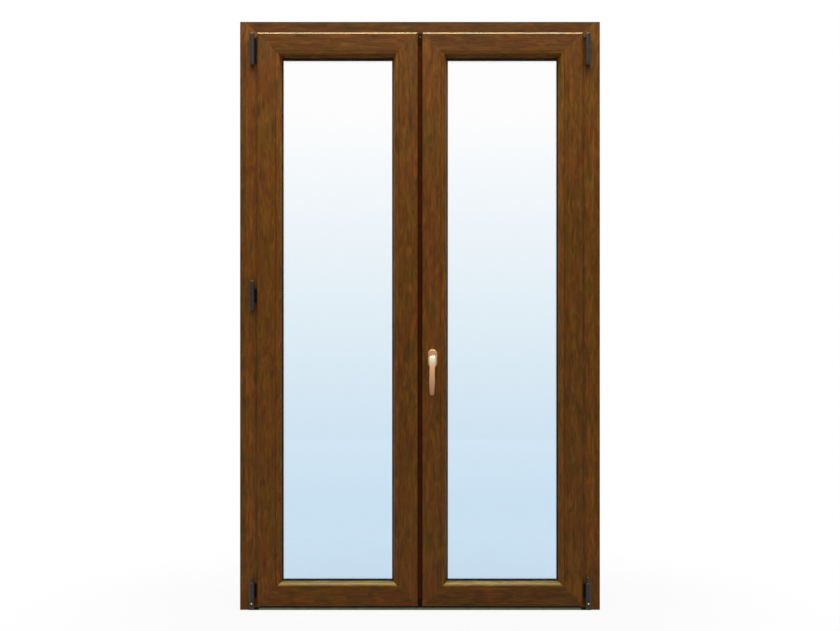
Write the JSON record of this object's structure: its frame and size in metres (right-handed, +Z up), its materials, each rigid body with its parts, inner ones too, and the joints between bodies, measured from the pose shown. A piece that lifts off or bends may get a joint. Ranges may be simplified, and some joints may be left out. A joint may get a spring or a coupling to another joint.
{
  "type": "french doors",
  "caption": "Glazed double-leaf balcony door in walnut-foiled PVC with its frame, low threshold, tilt-and-turn right leaf, passive left leaf and lever handle.",
  "frame": {"origin": "on the floor under the threshold, at mid width and mid depth of the frame", "axes": "+X to the right seen from the room, +Y outdoors, +Z up"},
  "size_m": [1.285, 0.1524, 2.1],
  "materials": {
    "walnut_foil": "wood-grain foil on PVC",
    "dark_core": "dark brown PVC",
    "black_plastic": "moulded black",
    "seal": "black EPDM",
    "glass": "clear float",
    "spacer": "mill finish",
    "zinc_steel": "zinc plated",
    "sill_aluminium": "anodised",
    "hinge_metal": "dark bronze coat",
    "handle_bronze": "bronze anodised"
  },
  "bodies": {
    "root": {"frame_head": "walnut_foil", "frame_jamb_left": "walnut_foil", "frame_jamb_right": "walnut_foil", "jamb_extensions": "walnut_foil", "frame_reinforcement": "zinc_steel", "frame_gasket": "seal", "threshold_rail": "sill_aluminium", "threshold_sill": "sill_aluminium", "thermal_break": "black_plastic", "threshold_end_blocks": "black_plastic", "hinge_top_left_lug": "hinge_metal", "stay_bearing": "hinge_metal", "hinge_middle_left_lug": "hinge_metal", "hinge_bottom_left_cup": "hinge_metal", "hinge_bottom_right_cup": "hinge_metal", "hinge_pins": "zinc_steel", "head_keeps": "zinc_steel", "threshold_keeps": "zinc_steel"},
    "left_leaf": {"left_lock_stile": "walnut_foil", "left_hinge_stile": "walnut_foil", "left_bottom_rail": "walnut_foil", "left_top_rail": "walnut_foil", "left_glazing_beads": "walnut_foil", "left_panes": "glass", "left_spacer": "spacer", "left_glazing_gaskets": "seal", "left_leaf_gasket": "seal", "left_reinforcement": "zinc_steel", "meeting_profile": "dark_core", "meeting_end_caps": "black_plastic", "meeting_keeps": "zinc_steel", "hinge_top_left_sleeve": "hinge_metal", "hinge_middle_left_sleeve": "hinge_metal", "hinge_bottom_left_sleeve": "hinge_metal"},
    "flush_bolt_top": {"flush_bolt_top": "zinc_steel"},
    "flush_bolt_bottom": {"flush_bolt_bottom": "zinc_steel"},
    "right_pivot": {"pivot_bush": "black_plastic"},
    "right_leaf": {"right_lock_stile": "walnut_foil", "right_hinge_stile": "walnut_foil", "right_bottom_rail": "walnut_foil", "right_top_rail": "walnut_foil", "right_glazing_beads": "walnut_foil", "right_panes": "glass", "right_spacer": "spacer", "right_glazing_gaskets": "seal", "right_leaf_gasket": "seal", "right_reinforcement": "zinc_steel", "hinge_bottom_right_sleeve": "hinge_metal", "hinge_ball_pin": "zinc_steel", "stay_guide": "zinc_steel", "lock_faceplates": "zinc_steel", "lock_case": "zinc_steel", "handle_rosette": "handle_bronze"},
    "stay_arm": {"stay_arm": "hinge_metal"},
    "handle": {"handle_lever": "handle_bronze", "handle_spindle": "zinc_steel", "lock_pinion": "zinc_steel"},
    "lock_rod_stile": {"lock_rod_stile": "zinc_steel"},
    "lock_rod_top": {"lock_rod_top": "zinc_steel"},
    "lock_rod_bottom": {"lock_rod_bottom": "zinc_steel"}
  },
  "joints": [
    {"name": "right_turn", "type": "hinge", "parent": "root", "child": "right_pivot", "pos_m": [0.5975, -0.055, 0.034], "axis": [0, 0, 1], "range_deg": [0, 105]},
    {"name": "right_tilt", "type": "hinge", "parent": "right_pivot", "child": "right_leaf", "pos_m": [0.5975, -0.055, 0.034], "axis": [1, 0, 0], "range_deg": [0, 4]},
    {"name": "stay_swing", "type": "hinge", "parent": "right_pivot", "child": "stay_arm", "pos_m": [0.5975, -0.055, 2.0425], "axis": [0, 0, 1], "range_deg": [0, 23.2]},
    {"name": "handle_turn", "type": "hinge", "parent": "right_leaf", "child": "handle", "pos_m": [0.04481, -0.0255, 0.898], "axis": [0, -1, 0], "range_deg": [0, 180]},
    {"name": "stile_rod_slide", "type": "slide", "parent": "right_leaf", "child": "lock_rod_stile", "axis": [0, 0, -1], "range_m": [0, 0.03601]},
    {"name": "top_rod_slide", "type": "slide", "parent": "right_leaf", "child": "lock_rod_top", "axis": [-1, 0, 0], "range_m": [0, 0.03601]},
    {"name": "bottom_rod_slide", "type": "slide", "parent": "right_leaf", "child": "lock_rod_bottom", "axis": [1, 0, 0], "range_m": [0, 0.03601]},
    {"name": "left_turn", "type": "hinge", "parent": "root", "child": "left_leaf", "pos_m": [-0.5975, -0.055, 0.034], "axis": [0, 0, -1], "range_deg": [0, 90.01]},
    {"name": "flush_bolt_top", "type": "slide", "parent": "left_leaf", "child": "flush_bolt_top", "axis": [0, 0, 1], "range_m": [0, 0.02]},
    {"name": "flush_bolt_bottom", "type": "slide", "parent": "left_leaf", "child": "flush_bolt_bottom", "axis": [0, 0, -1], "range_m": [0, 0.02]}
  ],
  "couplings": [
    {"joint": "stay_swing", "follows": "right_tilt", "ratio": 5.78},
    {"joint": "left_turn", "follows": "right_turn", "ratio": 0.85714},
    {"joint": "stile_rod_slide", "follows": "handle_turn", "m_per_rad": 0.011459},
    {"joint": "top_rod_slide", "follows": "handle_turn", "m_per_rad": 0.011459},
    {"joint": "bottom_rod_slide", "follows": "handle_turn", "m_per_rad": 0.011459}
  ]
}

**Work to do:**
Restate the listing in full, word for word.

**Right answer:**
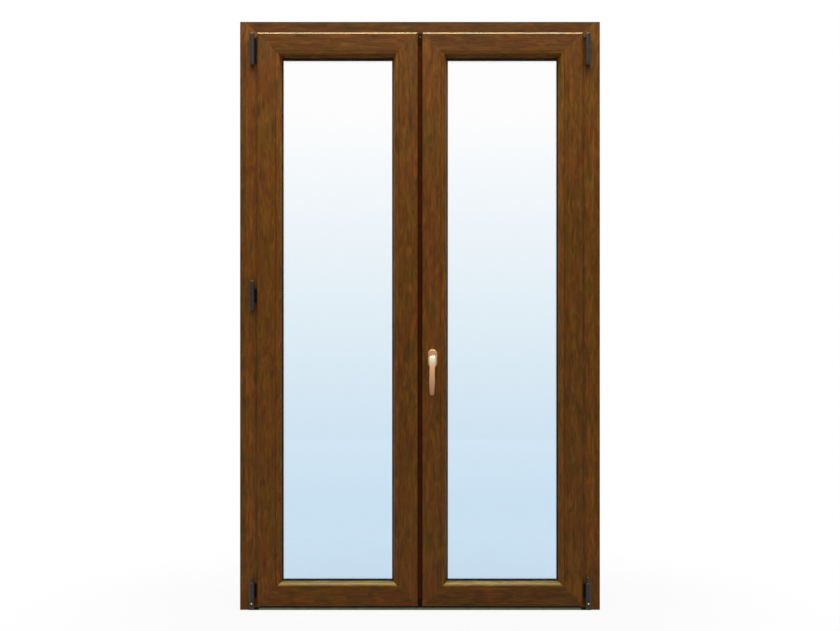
Write the JSON record of this object's structure: its frame and size in metres (right-handed, +Z up), its materials, each rigid body with its parts, inner ones too, and the joints between bodies, measured from the pose shown. A piece that lifts off or bends may get a joint. Ranges may be simplified, and some joints may be left out. A joint may get a spring or a coupling to another joint.
{
  "type": "french doors",
  "caption": "Glazed double-leaf balcony door in walnut-foiled PVC with its frame, low threshold, tilt-and-turn right leaf, passive left leaf and lever handle.",
  "frame": {"origin": "on the floor under the threshold, at mid width and mid depth of the frame", "axes": "+X to the right seen from the room, +Y outdoors, +Z up"},
  "size_m": [1.285, 0.1524, 2.1],
  "materials": {
    "walnut_foil": "wood-grain foil on PVC",
    "dark_core": "dark brown PVC",
    "black_plastic": "moulded black",
    "seal": "black EPDM",
    "glass": "clear float",
    "spacer": "mill finish",
    "zinc_steel": "zinc plated",
    "sill_aluminium": "anodised",
    "hinge_metal": "dark bronze coat",
    "handle_bronze": "bronze anodised"
  },
  "bodies": {
    "root": {"frame_head": "walnut_foil", "frame_jamb_left": "walnut_foil", "frame_jamb_right": "walnut_foil", "jamb_extensions": "walnut_foil", "frame_reinforcement": "zinc_steel", "frame_gasket": "seal", "threshold_rail": "sill_aluminium", "threshold_sill": "sill_aluminium", "thermal_break": "black_plastic", "threshold_end_blocks": "black_plastic", "hinge_top_left_lug": "hinge_metal", "stay_bearing": "hinge_metal", "hinge_middle_left_lug": "hinge_metal", "hinge_bottom_left_cup": "hinge_metal", "hinge_bottom_right_cup": "hinge_metal", "hinge_pins": "zinc_steel", "head_keeps": "zinc_steel", "threshold_keeps": "zinc_steel"},
    "left_leaf": {"left_lock_stile": "walnut_foil", "left_hinge_stile": "walnut_foil", "left_bottom_rail": "walnut_foil", "left_top_rail": "walnut_foil", "left_glazing_beads": "walnut_foil", "left_panes": "glass", "left_spacer": "spacer", "left_glazing_gaskets": "seal", "left_leaf_gasket": "seal", "left_reinforcement": "zinc_steel", "meeting_profile": "dark_core", "meeting_end_caps": "black_plastic", "meeting_keeps": "zinc_steel", "hinge_top_left_sleeve": "hinge_metal", "hinge_middle_left_sleeve": "hinge_metal", "hinge_bottom_left_sleeve": "hinge_metal"},
    "flush_bolt_top": {"flush_bolt_top": "zinc_steel"},
    "flush_bolt_bottom": {"flush_bolt_bottom": "zinc_steel"},
    "right_pivot": {"pivot_bush": "black_plastic"},
    "right_leaf": {"right_lock_stile": "walnut_foil", "right_hinge_stile": "walnut_foil", "right_bottom_rail": "walnut_foil", "right_top_rail": "walnut_foil", "right_glazing_beads": "walnut_foil", "right_panes": "glass", "right_spacer": "spacer", "right_glazing_gaskets": "seal", "right_leaf_gasket": "seal", "right_reinforcement": "zinc_steel", "hinge_bottom_right_sleeve": "hinge_metal", "hinge_ball_pin": "zinc_steel", "stay_guide": "zinc_steel", "lock_faceplates": "zinc_steel", "lock_case": "zinc_steel", "handle_rosette": "handle_bronze"},
    "stay_arm": {"stay_arm": "hinge_metal"},
    "handle": {"handle_lever": "handle_bronze", "handle_spindle": "zinc_steel", "lock_pinion": "zinc_steel"},
    "lock_rod_stile": {"lock_rod_stile": "zinc_steel"},
    "lock_rod_top": {"lock_rod_top": "zinc_steel"},
    "lock_rod_bottom": {"lock_rod_bottom": "zinc_steel"}
  },
  "joints": [
    {"name": "right_turn", "type": "hinge", "parent": "root", "child": "right_pivot", "pos_m": [0.5975, -0.055, 0.034], "axis": [0, 0, 1], "range_deg": [0, 105]},
    {"name": "right_tilt", "type": "hinge", "parent": "right_pivot", "child": "right_leaf", "pos_m": [0.5975, -0.055, 0.034], "axis": [1, 0, 0], "range_deg": [0, 4]},
    {"name": "stay_swing", "type": "hinge", "parent": "right_pivot", "child": "stay_arm", "pos_m": [0.5975, -0.055, 2.0425], "axis": [0, 0, 1], "range_deg": [0, 23.2]},
    {"name": "handle_turn", "type": "hinge", "parent": "right_leaf", "child": "handle", "pos_m": [0.04481, -0.0255, 0.898], "axis": [0, -1, 0], "range_deg": [0, 180]},
    {"name": "stile_rod_slide", "type": "slide", "parent": "right_leaf", "child": "lock_rod_stile", "axis": [0, 0, -1], "range_m": [0, 0.03601]},
    {"name": "top_rod_slide", "type": "slide", "parent": "right_leaf", "child": "lock_rod_top", "axis": [-1, 0, 0], "range_m": [0, 0.03601]},
    {"name": "bottom_rod_slide", "type": "slide", "parent": "right_leaf", "child": "lock_rod_bottom", "axis": [1, 0, 0], "range_m": [0, 0.03601]},
    {"name": "left_turn", "type": "hinge", "parent": "root", "child": "left_leaf", "pos_m": [-0.5975, -0.055, 0.034], "axis": [0, 0, -1], "range_deg": [0, 90.01]},
    {"name": "flush_bolt_top", "type": "slide", "parent": "left_leaf", "child": "flush_bolt_top", "axis": [0, 0, 1], "range_m": [0, 0.02]},
    {"name": "flush_bolt_bottom", "type": "slide", "parent": "left_leaf", "child": "flush_bolt_bottom", "axis": [0, 0, -1], "range_m": [0, 0.02]}
  ],
  "couplings": [
    {"joint": "stay_swing", "follows": "right_tilt", "ratio": 5.78},
    {"joint": "left_turn", "follows": "right_turn", "ratio": 0.85714},
    {"joint": "stile_rod_slide", "follows": "handle_turn", "m_per_rad": 0.011459},
    {"joint": "top_rod_slide", "follows": "handle_turn", "m_per_rad": 0.011459},
    {"joint": "bottom_rod_slide", "follows": "handle_turn", "m_per_rad": 0.011459}
  ]
}